Fork needles are inserted into special structuring machines either with brush-conveyor or lamella plate. Brush-conveyor machines contain a rotating conveyor belt equipped with brush segments. The bristles of the brush segments serve to hold the fibers in place during the needling process so that a velours fabric with uniform loops without distortion results.
Example of use
The use of fine-gauge fork needles can achieve very high needling density. The combination with an intact brush conveyor ensures a pattern- and stripe-free product.
The interaction of these elements can lead to the following benefits:
- High uniformity during the structuring process
- Pronounced loops (granular structure)
- Very dense surface aspect thanks to high fiber transport capacity
- Optimum product quality from high process stability
- High surface quality from finest working-part cross sections (smaller penetration holes)

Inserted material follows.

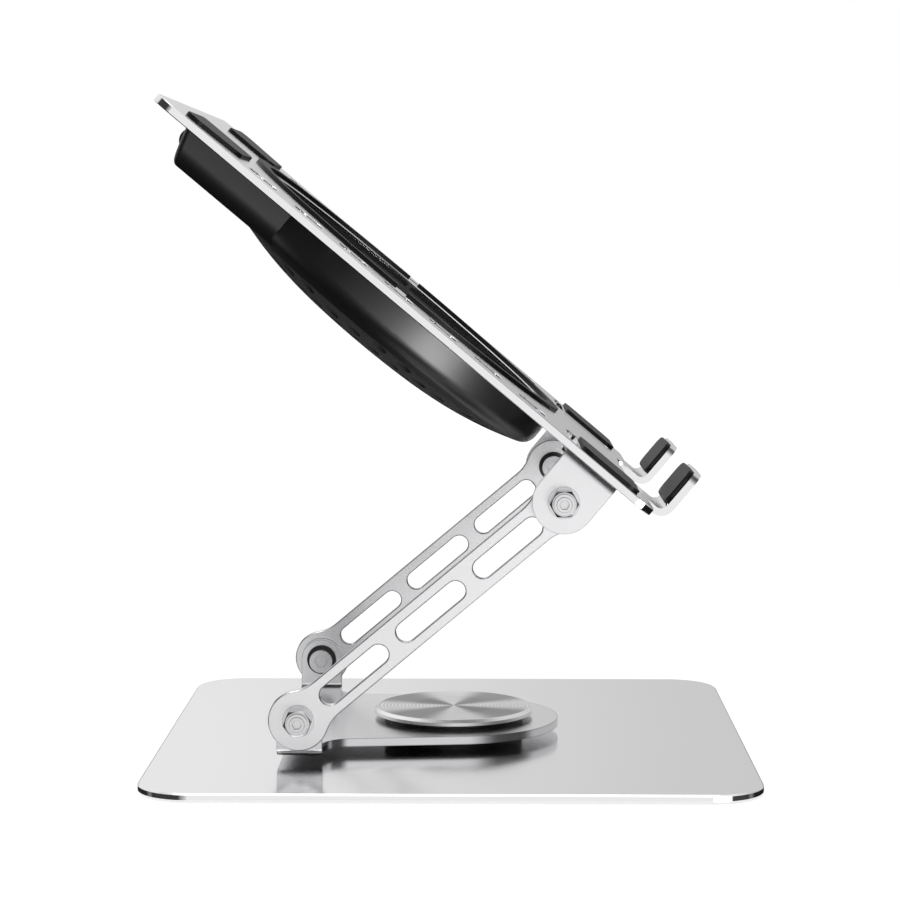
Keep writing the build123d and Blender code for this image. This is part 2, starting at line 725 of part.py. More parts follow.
# grille: a flange under the tray, three rings and eight spokes
with BuildPart() as fan_grille:
    with BuildSketch(tray_level(-tray_thick - 1.4, fan_s)):
        Circle(72.8)
        Circle(65.5, mode=Mode.SUBTRACT)
    extrude(amount=1.4)
    with BuildSketch(tray_level(-3.0, fan_s)):
        # hoops drawn from the rim inwards, each inside the hole of the last
        for radius in (67.6, 56.0, 46.0, 36.0):
            Circle(radius + 0.9)
            Circle(radius - 0.9, mode=Mode.SUBTRACT)
        Circle(27.0)
        with PolarLocations(47.0, 8):
            Rectangle(41.0, 2.0)
    extrude(amount=1.6)
save(fan_grille, "fan_grille")

# light ring on the ledge inside the drum
with BuildPart() as led_ring:
    with BuildSketch(tray_level(-17.5, fan_s)):
        Circle(72.5)
        Circle(66.2, mode=Mode.SUBTRACT)
    extrude(amount=1.2)
save(led_ring, "led_ring")

# motor: foot on the flat of the floor, stator and a fixed shaft
motor_floor = -drum_deep + drum_wall
stator_from = motor_floor + 2.1
stator_high = 9.7
with BuildPart() as fan_motor:
    with BuildSketch(tray_level(motor_floor, fan_s)):
        Circle(drum_flat - 1.0)
    extrude(amount=stator_from - motor_floor)
    with BuildSketch(tray_level(stator_from, fan_s)):
        Circle(stator_radius)
    extrude(amount=stator_high)
    with BuildSketch(tray_level(stator_from + stator_high, fan_s)):
        Circle(shaft_radius)
    extrude(amount=7.0)
save(fan_motor, "fan_motor")

# rotor: cup over the stator with pitched blades
with BuildPart() as fan_rotor:
    with BuildSketch(tray_level(-22.0, fan_s)):
        Circle(rotor_hub)
    extrude(amount=16.0)
    with BuildSketch(tray_level(-22.0, fan_s)):
        Circle(stator_radius + 2.5)
    extrude(amount=8.5, mode=Mode.SUBTRACT)
    with BuildSketch(tray_level(-14.0, fan_s)):
        Circle(shaft_radius + 0.05)
    extrude(amount=6.3, mode=Mode.SUBTRACT)
    hub_level = tray_level(-13.5, fan_s)
    for i in range(blade_count):
        turn = 360.0 / blade_count * i
        outward = hub_level.x_dir * cos(radians(turn)) + hub_level.y_dir * sin(radians(turn))
        across = hub_level.z_dir.cross(outward)
        root = hub_level.origin + outward * (rotor_hub - 1.0)
        blade_plane = Plane(origin=root, x_dir=across, z_dir=outward)
        with BuildSketch(blade_plane):
            with BuildLine():
                ThreePointArc((-9.0, -4.6), (0.6, -1.4), (9.0, 5.0))
                Line((9.0, 5.0), (8.4, 6.2))
                ThreePointArc((8.4, 6.2), (-0.2, 0.1), (-9.4, -3.1))
                Line((-9.4, -3.1), (-9.0, -4.6))
            make_face()
        extrude(amount=rotor_radius - rotor_hub)
save(fan_rotor, "fan_rotor")

# electronics in the box behind the drum
board_h = -15.9
with BuildPart() as control_board:
    with BuildSketch(tray_level(board_h - 1.6, 0)):
        with Locations((0, -23.5)):
            Rectangle(108.0, 19.0)
    extrude(amount=1.6)
save(control_board, "control_board")

socket_s = 12.4
with BuildPart() as usb_socket:
    with BuildSketch(tray_level(board_h, 0)):
        with Locations((0, -(socket_s + 3.7))):
            Rectangle(9.0, 7.4)
    extrude(amount=3.2)
    mouth_level = tray_level(board_h + 1.6, 0)
    mouth = Plane(origin=mouth_level.from_local_coords((0, -socket_s, 0)),
                  x_dir=(1, 0, 0), z_dir=(0, -tray_back[0], -tray_back[1]))
    with BuildSketch(mouth):
        SlotOverall(8.2, 2.5)
    extrude(amount=6.0, mode=Mode.SUBTRACT)
save(usb_socket, "usb_socket")

# speed control: body on the board, with a side pin that the dial turns on
dial_at = tray_side(0).from_local_coords((dial_s, dial_h, 0))
dial_point = (dial_at.Y, dial_at.Z)
with BuildPart() as speed_control:
    with BuildSketch(tray_level(board_h, 0)):
        with Locations((-36.0, -17.6)):
            Rectangle(8.0, 7.8)
    extrude(amount=10.4)
    with BuildSketch(tray_level(-11.6, 0)):
        with Locations((-36.0, -14.4)):
            Rectangle(8.0, 4.0)
    extrude(amount=6.1)
    with BuildSketch(side(-40.0, dial_point)):
        Circle(1.0)
    extrude(amount=6.0)
save(speed_control, "speed_control")

with BuildPart() as speed_dial:
    with BuildSketch(side(dial_x + dial_thick / 2, dial_point)):
        Circle(dial_radius)
        Circle(1.05, mode=Mode.SUBTRACT)
    extrude(amount=dial_thick)
    rims = []
    for edge in speed_dial.edges().filter_by(GeomType.CIRCLE):
        if edge.radius > dial_radius - 0.01:
            rims.append(edge)
    fillet(rims, 0.8)
save(speed_dial, "speed_dial")
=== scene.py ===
import bpy
import json
import math
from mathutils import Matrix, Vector


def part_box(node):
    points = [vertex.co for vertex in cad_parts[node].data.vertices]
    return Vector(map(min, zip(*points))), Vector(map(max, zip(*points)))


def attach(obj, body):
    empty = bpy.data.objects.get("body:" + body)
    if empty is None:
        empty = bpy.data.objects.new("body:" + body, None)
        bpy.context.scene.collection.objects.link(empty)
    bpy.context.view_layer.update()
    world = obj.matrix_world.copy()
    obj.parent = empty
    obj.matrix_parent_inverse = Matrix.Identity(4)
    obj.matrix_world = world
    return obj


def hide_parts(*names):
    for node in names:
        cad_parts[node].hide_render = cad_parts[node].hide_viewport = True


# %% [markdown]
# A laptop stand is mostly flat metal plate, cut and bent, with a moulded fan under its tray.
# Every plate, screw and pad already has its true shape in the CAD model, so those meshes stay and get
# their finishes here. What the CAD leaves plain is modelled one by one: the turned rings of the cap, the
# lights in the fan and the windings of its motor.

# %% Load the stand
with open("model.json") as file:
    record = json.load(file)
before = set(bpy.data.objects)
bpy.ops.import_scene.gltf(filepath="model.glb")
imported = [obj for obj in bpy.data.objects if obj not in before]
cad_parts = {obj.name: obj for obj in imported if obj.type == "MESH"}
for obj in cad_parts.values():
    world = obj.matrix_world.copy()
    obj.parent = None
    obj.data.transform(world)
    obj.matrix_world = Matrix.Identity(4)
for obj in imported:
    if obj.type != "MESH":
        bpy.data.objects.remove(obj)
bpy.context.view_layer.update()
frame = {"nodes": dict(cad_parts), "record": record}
nodes = frame["nodes"]

# %% [markdown]
# The stand is seen from its left side, along the hinge pins, from a little above the base.
# A long lens keeps the two arms almost the same size. The camera could be aimed with angles
# alone, but a look direction turned into a rotation is easier to adjust.

# %% Camera
eye = Vector((-1.0306, -0.0132, 0.2150))
yaw, pitch = math.radians(0.819), math.radians(5.129)
look = Vector((math.cos(yaw) * math.cos(pitch), math.sin(yaw) * math.cos(pitch), -math.sin(pitch)))
lens = bpy.data.cameras.new("side_view")
lens.lens = 98.76
lens.sensor_width = 36
camera = bpy.data.objects.new("side_view", lens)
camera.location = eye
camera.rotation_euler = look.to_track_quat("-Z", "Y").to_euler()
bpy.context.scene.collection.objects.link(camera)
bpy.context.scene.camera = camera
print("camera at", [round(v, 3) for v in eye])

# %% [markdown]
# Node trees are wired many times below, so two small helpers come first: one for a Math node
# and one for a smooth step from one value to another. Each returns its output socket, so
# calls can be nested like ordinary arithmetic.


# %% Wiring helpers
def plug(tree, value, socket):
    """Links a socket, or sets a plain value."""
    if isinstance(value, (int, float)):
        socket.default_value = value
    else:
        tree.links.new(value, socket)


def maths(tree, operation, a, b=None, clamp=False):
    node = tree.nodes.new("ShaderNodeMath")
    node.operation = operation
    node.use_clamp = clamp
    plug(tree, a, node.inputs[0])
    if b is not None:
        plug(tree, b, node.inputs[1])
    return node.outputs[0]


def step(tree, value, low, high, at_low, at_high):
    """Goes smoothly from at_low to at_high while value goes from low to high."""
    node = tree.nodes.new("ShaderNodeMapRange")
    node.interpolation_type = "SMOOTHSTEP"
    plug(tree, value, node.inputs["Value"])
    node.inputs["From Min"].default_value = low
    node.inputs["From Max"].default_value = high
    plug(tree, at_low, node.inputs["To Min"])
    plug(tree, at_high, node.inputs["To Max"])
    return node.outputs["Result"]


print("helpers ready")

# %% [markdown]
# Satin metal shows whatever stands around it, so the room matters more than the lamps. It is
# a photographer's tent: white overhead and behind the camera, softer grey far behind the
# stand. Dark flags stand left and right of the camera, and draw a crisp dark line along every
# cut edge that turns away from it. The far side has no flags, so the flat base stays light. A
# glow low on the right puts the broad sheen on the fan's black drum. All of it is worked out
# from the direction alone, so there is no picture to load. The camera itself sees white.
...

- Dimensional stability of the product
Crown needles are very similar to felting needles in their structure. The only difference consists in the arrangement of the barbs. Crown needles have a barb on each edge of the working part. It is important that the barbs have high dimensional accuracy with very dense and precise barb spacing. In the subsequent process, these properties enable the needle to produce an end product of high consistency and uniform quality. Furthermore, the structuring process requires a shorter disctance from the point of the needle to the barbs.
Crown needles are only installed in brush-conveyor machines, because they need the brush segments to form the loops. They make it possible to achieve an especially uniform, velvety surface texture. Another benefit is simultaneous fiber take-up during structuring, achieved with the high dimensional accuracy of the barbs and exact kick-up.